Although the general English usage of the adjective constructive is "helping to develop or improve something; helpful to someone, instead of upsetting and negative," as in the phrase "constructive criticism," in legal writing constructive has a different meaning.

Description
In its usage in law, constructive means what the law considers something to be, irrespective of the intentions of the relevant actor and irrespective of actual facts. It has also been defined in these terms: "That which exists, not in fact, but as a result of the operation of law.
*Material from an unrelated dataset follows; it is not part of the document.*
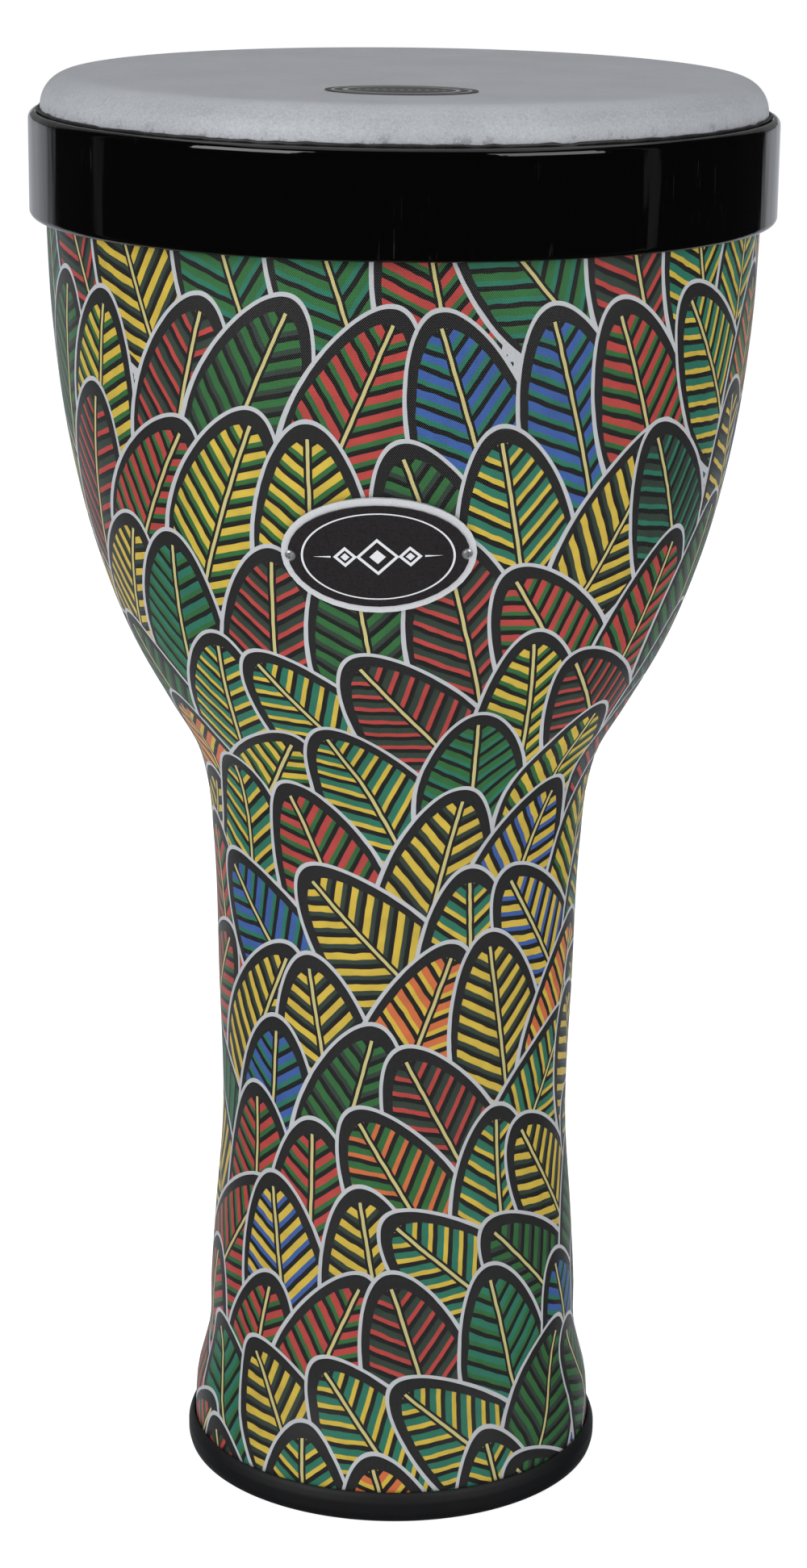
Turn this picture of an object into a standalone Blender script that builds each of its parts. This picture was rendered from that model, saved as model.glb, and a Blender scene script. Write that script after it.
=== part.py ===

That which takes on a character as a consequence of the way it is treated by a rule or policy of law, as opposed to its actual character."

For example:

 "Constructive notice" refers to a judicial presumption that a person knows of some fact, because certain acts such as registration with a public agency have occurred, even though the person is actually ignorant of the fact.
 "Constructive knowledge" is knowledge that courts impute to a person because  such knowledge is obtainable by the exercise of reasonable care.
 "Constructive eviction" occurs when a landlord does not actually evict but does something that renders the premises unlivable. This might occur, for example, where a tenant vacates an apartment because a landlord turns off the heat or water. The tenant, however, must abandon possession in order to claim that there was a constructive eviction. 
 "Constructive fraud," unlike actual fraud which requires an intentional false statement, requires only a negligent false statement that causes damage to the plaintiff (or in some states an innocent but injurious false statement).